Records with modeling code:
★ ★ ★ ★
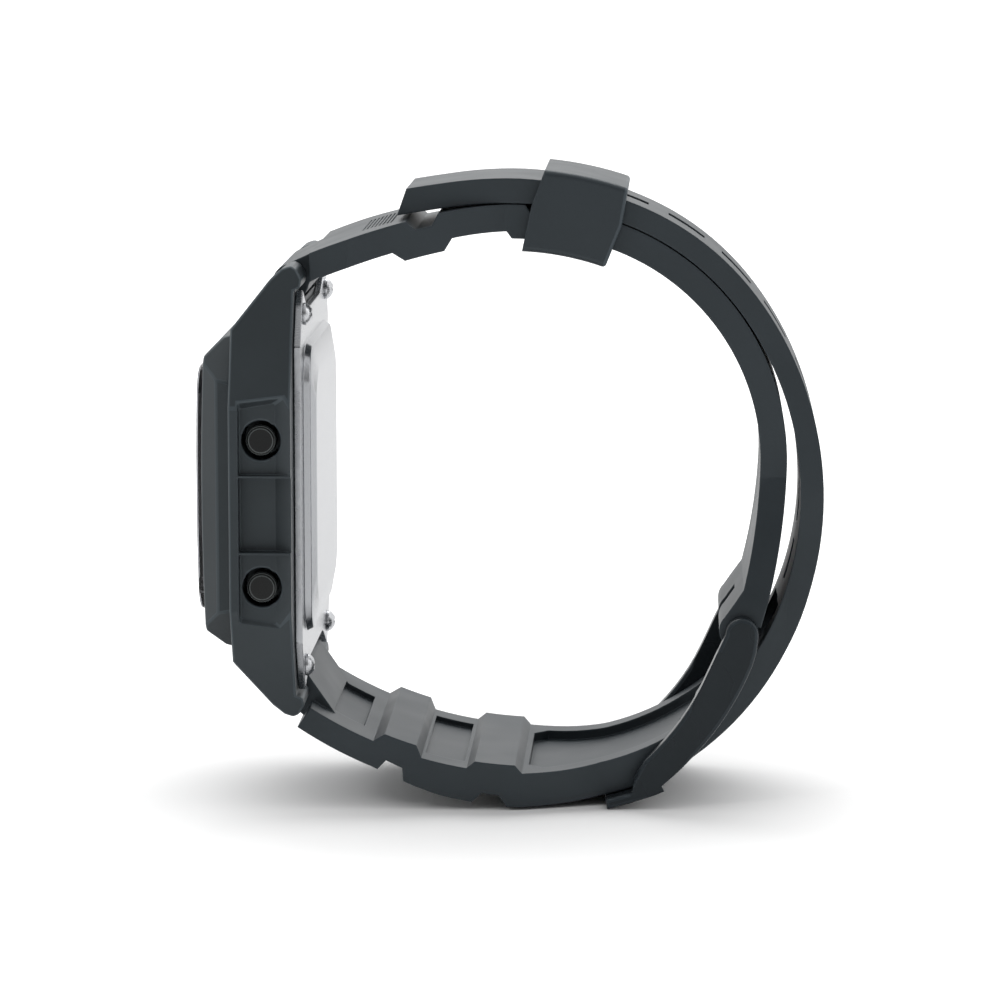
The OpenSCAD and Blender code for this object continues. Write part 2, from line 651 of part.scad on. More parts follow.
// Short half of the strap
neck_x = 4;
neck_z = 49;
module short_side(from, to) {
    rows = short_stations(from, to);
    outer = [for (s = rows) beside(along(short_start, short_runs, s), -relief(s, short_notches))];
    inner = [for (s = rows) beside(along(short_start, short_runs, s),
        -short_t - relief(s, short_ribs))];
    polygon(concat(outer, backwards(inner)));
}
module strap_tongue(bar, points) {
    translate(bar) circle(tongue_r);
    polygon(points);
}
module short_barrel() {
    root = along(short_start, short_runs, short_len - 4.4);
    head = barrel + barrel_r * dir(hinge_pose[2] - 97);
    translate(barrel) circle(barrel_r);
    polygon([beside(root, -0.2), beside(root, -short_t), head, barrel,
        beside(hinge_pose, -0.4)]);
}
// Widths of both halves on the wrist's side, seen from there
module buckle_side_width(low_w, low_z, high_w, high_z) {
    translate([neck_x + 0.5, 0, 0]) rotate([90, 0, 90]) linear_extrude(case_len) polygon([
        [-low_w / 2, -cut], [low_w / 2, -cut], [low_w / 2, low_z], [high_w / 2, high_z],
        [high_w / 2, 2 * case_z + cut], [-high_w / 2, 2 * case_z + cut],
        [-high_w / 2, high_z], [-low_w / 2, low_z]]);
}
module strap_short() {
    start = [short_start[0], short_start[1]];
    // The neck begins clear of the keeper at the near end of its slide
    neck_from = on_arc(arc_r, -keeper_half_angle - 5)[0];
    color(resin) difference() {
        union() {
            // Shoulder, drawn in towards the keeper
            intersection() {
                wide(strap_w) union() {
                    short_side(0, 30);
                    polygon([start, start + [3, 1], start + [3, -1.4], start + [0, -3]]);
                }
                translate([0, 0, case_z]) linear_extrude(case_len) polygon([
                    [start[0] - cut, strap_w / 2], [start[0] + 4, strap_w / 2],
                    [neck_from, strap_neck / 2], [neck_x + 1, strap_neck / 2],
                    [neck_x + 1, -strap_neck / 2], [neck_from, -strap_neck / 2],
                    [start[0] + 4, -strap_w / 2], [start[0] - cut, -strap_w / 2]]);
            }
            // Length from the keeper to the buckle, widening to the buckle
            intersection() {
                wide(strap_w) union() {
                    short_side(24, short_len - 1);
                    short_barrel();
                }
                buckle_side_width(strap_buckle_w, hinge[1] + 3, strap_neck, hinge[1] + 16);
            }
            wide(lug_gap - 0.6) strap_tongue(top_bar, [
                top_bar + [-0.9, 1.67], start + [0, -0.25], start + [3, 0.8],
                start + [3, -1.6], start + [0, -2.8], top_bar + [1.3, -1.38]]);
        }
        wide(strap_w) translate(top_bar) circle(bar_d / 2 + fit_gap);
        wide(strap_w) translate(hinge) circle(bar_d / 2 + fit_gap);
        // Slot of the buckle tongue in the barrel
        wide(tongue_w + 0.5) translate(barrel) circle(barrel_r + 1);
        grip_ribs();
    }
}
// Fine grip ribs across the shoulder's outer face
module grip_ribs() {
    rib_pitch = 0.44;
    for (i = [0 : 7]) let (p = along(short_start, short_runs, 5.4 + i * rib_pitch))
        translate([p[0], 0, p[1]]) rotate([0, -p[2], 0]) cube([rib_pitch / 2, 13, 0.5], center = true);
}

// Long half of the strap
function long_at(s, d) = beside(along(long_start, long_runs, s), d - lift(s));
module long_side(from, to) {
    rows = long_stations(from, to);
    inner = [for (s = rows) long_at(s, relief(s, long_ribs))];
    outer = [for (s = rows) long_at(s, relief(s, long_notches) - long_thick(s))];
    polygon(concat(inner, backwards(outer)));
}
module long_band(from, to, low, high) {
    rows = stations(from, to, facet, []);
    polygon(concat([for (s = rows) long_at(s, low)], backwards([for (s = rows) long_at(s, high)])));
}
// Plan of the long half under the wrist, drawn in towards the buckle
module long_plan(rail) {
    half = strap_w / 2 - rail;
    mid = strap_buckle_w / 2 - 0.1 - rail;
    end = tail_w / 2 + 0.6 - rail;
    polygon([[-case_len, -half], [1, -half], [9.5, -mid], [18, 0.15 - mid], [29, -end],
        [case_len, -end], [case_len, end], [29, end], [18, mid - 0.15], [9.5, mid], [1, half],
        [-case_len, half]]);
}
bend_s = 70;
groove_end = 58;
end_slant = 33;
module strap_long() {
    start = [long_start[0], long_start[1]];
    color(resin) difference() {
        union() {
            intersection() {
                wide(strap_w) long_side(0.4, bend_s);
                translate([0, 0, -cut]) linear_extrude(case_z + cut) long_plan(0);
            }
            intersection() {
                wide(strap_w) long_side(bend_s - 0.2, long_len);
                union() {
                    buckle_side_width(tail_w + 1.2, long_at(bend_s, 0)[1] + 1, tail_w, neck_z);
                    translate([neck_x + 1 - case_len, -tail_w / 2, case_z]) cube([case_len, tail_w, case_len]);
                }
            }
            wide(lug_gap - 0.6) strap_tongue(bottom_bar, [
                bottom_bar + [1.35, 1.34], long_at(3.2, -0.02), long_at(2.4, -2.2),
                start + [-0.6, -1.9], bottom_bar + [-1.2, -1.47]]);
        }
        wide(strap_w) translate(bottom_bar) circle(bar_d / 2 + fit_gap);
        // Two short pockets in the inner face
        wide(15.6) long_band(2.9, 6.5, -pocket_depth, 1);
        wide(19.6) long_band(13.6, 17.8, -pocket_depth, 1);
        // Long groove that ends round, past the first adjustment holes
        intersection() {
            wide(strap_w) long_band(24.6, groove_end, -groove_depth, 1);
            translate([0, 0, -cut]) linear_extrude(case_z) difference() {
                long_plan(2.6);
                for (m = [-1, 1]) translate([long_at(24.6, 0)[0], m * (strap_w / 2 - 3.1)])
                    rotate([0, 0, m * 45]) square([2.4, 2.4], center = true);
            }
        }
        // Adjustment holes
        for (i = [0 : hole_count - 1]) let (p = along(long_start, long_runs, tongue_hole + i * hole_pitch))
            translate([p[0], 0, p[1]]) rotate([0, -p[2], 0])
                cube([hole_len, hole_w, 12], center = true);
        // Slanted free end
        let (p = along(long_start, long_runs, long_len))
            translate([p[0], 0, p[1]]) rotate([0, end_slant - p[2], 0])
                translate([0, -strap_w / 2, -8]) cube([6, strap_w, 12]);
    }
}

// Keeper: a free loop round both halves, drawn round the arc of the strap
keeper_pose = along(short_start, short_runs, 15.5);
arc_r = -short_runs[1][1];
arc_centre = beside(keeper_pose, -arc_r);
keeper_angle = atan2(along(short_start, short_runs, keeper_mid)[0] - arc_centre[0],
    along(short_start, short_runs, keeper_mid)[1] - arc_centre[1]);
keeper_half_angle = keeper_len / arc_r * 90 / PI;
function on_arc(r, a) = arc_centre + r * [sin(keeper_angle + a), cos(keeper_angle + a)];
module keeper() {
    inner_r = arc_r - short_t - short_ribs[1][3] - keeper_gap;
    outer_r = arc_r + part_gap + tail_t + keeper_gap;
    low = inner_r - keeper_wall;
    high = outer_r + keeper_wall;
    tall = high - low;
    sweep = 3 * keeper_half_angle;
    lean = 1.9;
    color(resin) intersection() {
        translate([arc_centre[0], 0, arc_centre[1]]) rotate([90, 0, 0])
            rotate([0, 0, 90 - keeper_angle - sweep / 2])
                rotate_extrude(angle = sweep, $fn = 180) difference() {
                    translate([low + tall / 2, 0])
                        rounded(tall, 2 * (keeper_half + keeper_wall), 0.6);
                    translate([inner_r, -keeper_half]) square([outer_r - inner_r, 2 * keeper_half]);
                }
        wide(strap_w) polygon([
            on_arc(low - 1, -keeper_half_angle - lean), on_arc(low, 0.3 + keeper_half_angle),
            on_arc(arc_r, 0.6 + keeper_half_angle), on_arc(high + 1, keeper_half_angle - 0.7),
            on_arc(high + 1, lean - keeper_half_angle), on_arc(arc_r, -0.2 - keeper_half_angle)]);
    }
}

// Buckle frame: two curved arms, joined outside the long half by the cross bar
head_turn = 22;
left_runs = [[5.6, -500], [10.2, -26.5], [0.8, 2.4], [1.8, 500]];
right_runs = [[3.6, -9.5], [14.2, -30.5]];
module arm_side() {
    r = arm_h / 2;
    head = [for (a = [0 : 15 : 180]) hinge + r * dir(a)];
    left = [for (s = stations(0.4, total(left_runs), 1.4, [5.6, 15.8, 16.2, 16.6]))
        let (p = along([hinge[0] - r, hinge[1], -head_turn - 92], left_runs, s)) [p[0], p[1]]];
    right = [for (s = stations(0.6, total(right_runs), 1.4, [3.6]))
        let (p = along([hinge[0] + r, hinge[1], -90], right_runs, s)) [p[0], p[1]]];
    polygon(concat(head, left, [outside(cross_from + 2.4, part_gap + 0.6),
        outside(cross_to - 0.3, part_gap + 0.6)], backwards(right)));
}
function outside(s, d) = long_at(s, -long_thick(s) - d);
module cross_side(from, to, near, far) {
    rows = stations(from, to, facet, []);
    polygon(concat([for (s = rows) outside(s, near)], backwards([for (s = rows) outside(s, far)])));
}
module buckle_frame() {
    outer = frame_half + arm_t;
    color(gloss_black) difference() {
        union() {
            for (s = [-1, 1]) translate([0, s * (frame_half + arm_t / 2), 0]) wide(arm_t) arm_side();
            wide(2 * outer) cross_side(cross_from, cross_to, part_gap, part_gap + cross_t);
        }
        // Blind holes of the buckle's spring bar
        wide(2 * (frame_half + pin_hole)) translate(hinge) circle(pin_d / 2 + fit_gap);
        // Rest of the tongue's tip in the cross bar
        wide(tongue_w + 0.4) cross_side(cross_from - 1, cross_to + 1, part_gap + 0.5, part_gap + 2);
    }
}

// Buckle tongue: round the bar, inside the strap, through a hole, onto the cross bar
module buckle_tongue() {
    tongue_t = 1.1;
    tip_t = 0.65;
    s = tongue_hole;
    tip_steps = 6;
    tip = [for (i = [0 : tip_steps])
        outside(s - 1.2 - i * (s - cross_from - 1.8) / tip_steps, part_gap + 0.9)];
    path = concat([hinge, long_at(s + 5, 0.9), long_at(s + 1.2, 0)], tip);
    half = concat([1.1, tongue_t / 2, tongue_t / 2], [for (p = tip) tip_t / 2]);
    last = len(path) - 1;
    function unit(v) = v / norm(v);
    function side(v) = [-v[1], v[0]];
    function corner(i) = i == 0 ? side(unit(path[1] - path[0]))
        : i == last ? side(unit(path[i] - path[i - 1]))
        : let (a = side(unit(path[i] - path[i - 1])), b = side(unit(path[i + 1] - path[i])))
            (a + b) / (1 + a * b);
    color(steel) difference() {
        union() {
            wide(tongue_w) translate(hinge) circle(1.55);
            wide(tongue_w) polygon(concat([for (i = [0 : last]) path[i] + half[i] * corner(i)],
                [for (i = [last : -1 : 0]) path[i] - half[i] * corner(i)]));
        }
        wide(tongue_w + cut) translate(hinge) circle(bar_d / 2 + fit_gap);
    }
}

case_shell();
bezel();
crystal();
crystal_gasket();
dial_mask();
lcd_panel();
backlight_panel();
connector_strips();
module_frame();
circuit_board();
driver_chip();
quartz_can();
coin_cell();
battery_clip();
buzzer_disc();
buzzer_spring();
button_contacts();
back_gasket();
case_back();
back_screws();
button(1, 1);  // button_2_oclock
button(1, -1);  // button_4_oclock
button(-1, -1);  // button_8_oclock
button(-1, 1);  // button_10_oclock
seal(1, 1);  // seal_2_oclock
seal(1, -1);  // seal_4_oclock
seal(-1, -1);  // seal_8_oclock
seal(-1, 1);  // seal_10_oclock
clip(1, 1);  // clip_2_oclock
clip(1, -1);  // clip_4_oclock
clip(-1, -1);  // clip_8_oclock
clip(-1, 1);  // clip_10_oclock
button_spring(1, 1);  // spring_2_oclock
button_spring(1, -1);  // spring_4_oclock
button_spring(-1, -1);  // spring_8_oclock
button_spring(-1, 1);  // spring_10_oclock
bar_tube(top_bar, gap_half);  // top_bar_tube
bar_pin(top_bar, gap_half, 1);  // top_bar_pin_near
bar_pin(top_bar, gap_half, -1);  // top_bar_pin_far
bar_spring(top_bar, gap_half);  // top_bar_spring
bar_tube(bottom_bar, gap_half);  // bottom_bar_tube
bar_pin(bottom_bar, gap_half, 1);  // bottom_bar_pin_near
bar_pin(bottom_bar, gap_half, -1);  // bottom_bar_pin_far
bar_spring(bottom_bar, gap_half);  // bottom_bar_spring
bar_tube(hinge, frame_half);  // buckle_bar_tube
bar_pin(hinge, frame_half, 1);  // buckle_bar_pin_near
bar_pin(hinge, frame_half, -1);  // buckle_bar_pin_far
bar_spring(hinge, frame_half);  // buckle_bar_spring
strap_short();
strap_long();
keeper();
buckle_frame();
buckle_tongue();
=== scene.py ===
import itertools
import json
import math

import bmesh
import bpy
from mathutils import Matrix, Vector
from mathutils.geometry import intersect_point_line


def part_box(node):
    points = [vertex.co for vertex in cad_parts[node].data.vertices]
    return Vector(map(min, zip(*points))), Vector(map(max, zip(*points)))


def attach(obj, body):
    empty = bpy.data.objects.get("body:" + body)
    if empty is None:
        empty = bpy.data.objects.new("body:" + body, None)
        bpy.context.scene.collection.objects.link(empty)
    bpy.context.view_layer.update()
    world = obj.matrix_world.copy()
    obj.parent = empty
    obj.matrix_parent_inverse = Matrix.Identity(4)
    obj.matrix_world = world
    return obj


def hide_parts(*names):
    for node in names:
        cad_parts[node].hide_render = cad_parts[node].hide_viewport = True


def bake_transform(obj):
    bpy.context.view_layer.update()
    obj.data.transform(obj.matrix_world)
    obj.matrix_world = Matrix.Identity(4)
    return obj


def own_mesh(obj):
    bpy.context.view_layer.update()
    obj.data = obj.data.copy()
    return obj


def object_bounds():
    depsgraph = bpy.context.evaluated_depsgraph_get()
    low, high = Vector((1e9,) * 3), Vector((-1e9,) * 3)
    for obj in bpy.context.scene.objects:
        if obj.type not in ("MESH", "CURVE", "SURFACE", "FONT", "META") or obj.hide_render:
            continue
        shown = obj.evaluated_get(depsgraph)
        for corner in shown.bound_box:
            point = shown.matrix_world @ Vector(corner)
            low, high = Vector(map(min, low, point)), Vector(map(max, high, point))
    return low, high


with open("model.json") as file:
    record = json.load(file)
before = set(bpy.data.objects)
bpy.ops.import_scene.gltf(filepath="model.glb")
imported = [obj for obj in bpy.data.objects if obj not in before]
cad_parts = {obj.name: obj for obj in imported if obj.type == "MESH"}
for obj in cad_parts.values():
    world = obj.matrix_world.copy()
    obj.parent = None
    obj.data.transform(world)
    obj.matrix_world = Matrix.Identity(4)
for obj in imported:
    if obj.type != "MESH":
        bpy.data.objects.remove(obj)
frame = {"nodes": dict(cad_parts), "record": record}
cad_low, cad_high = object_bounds()
NODES = frame["nodes"]
BODY_OF = {n: b for b, ns in frame["record"]["behaviour"]["bodies"].items() for n in ns}
SLOT_OF = {p["node"]: p["material_slot"] for p in frame["record"]["subparts"]}
MM = 0.001

# The case's own frame, as in the CAD: x to 3 o'clock, y to 12 o'clock, z out of the dial
shell_low, shell_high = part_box("case_shell")
CASE_X = shell_high[0] / MM
CASE_Z = (shell_low[2] + shell_high[2]) / 2 / MM


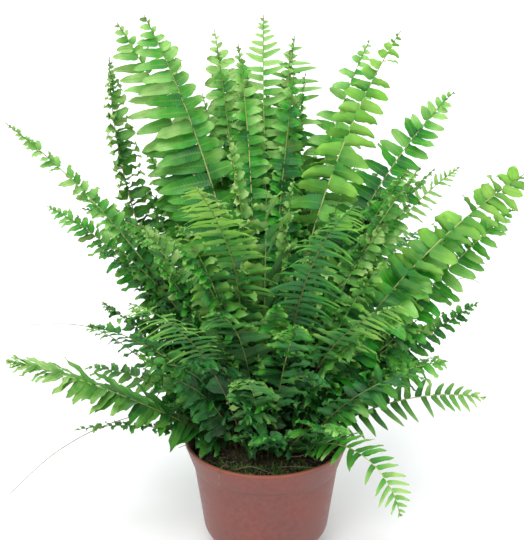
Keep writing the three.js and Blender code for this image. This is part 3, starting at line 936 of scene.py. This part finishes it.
★ ★ ★ ★
• **Exercise objective**
Quote the data above from the line containing "bar_pin(hinge, frame_half, 1);" to the line containing "cad_parts[node].hide_render = cad_parts[node].hide_viewport", inclusive, and stop.

• **Exercise answer**
bar_pin(hinge, frame_half, 1);  // buckle_bar_pin_near
bar_pin(hinge, frame_half, -1);  // buckle_bar_pin_far
bar_spring(hinge, frame_half);  // buckle_bar_spring
strap_short();
strap_long();
keeper();
buckle_frame();
buckle_tongue();
=== scene.py ===
import itertools
import json
import math

import bmesh
import bpy
from mathutils import Matrix, Vector
from mathutils.geometry import intersect_point_line


def part_box(node):
    points = [vertex.co for vertex in cad_parts[node].data.vertices]
    return Vector(map(min, zip(*points))), Vector(map(max, zip(*points)))


def attach(obj, body):
    empty = bpy.data.objects.get("body:" + body)
    if empty is None:
        empty = bpy.data.objects.new("body:" + body, None)
        bpy.context.scene.collection.objects.link(empty)
    bpy.context.view_layer.update()
    world = obj.matrix_world.copy()
    obj.parent = empty
    obj.matrix_parent_inverse = Matrix.Identity(4)
    obj.matrix_world = world
    return obj


def hide_parts(*names):
    for node in names:
        cad_parts[node].hide_render = cad_parts[node].hide_viewport = True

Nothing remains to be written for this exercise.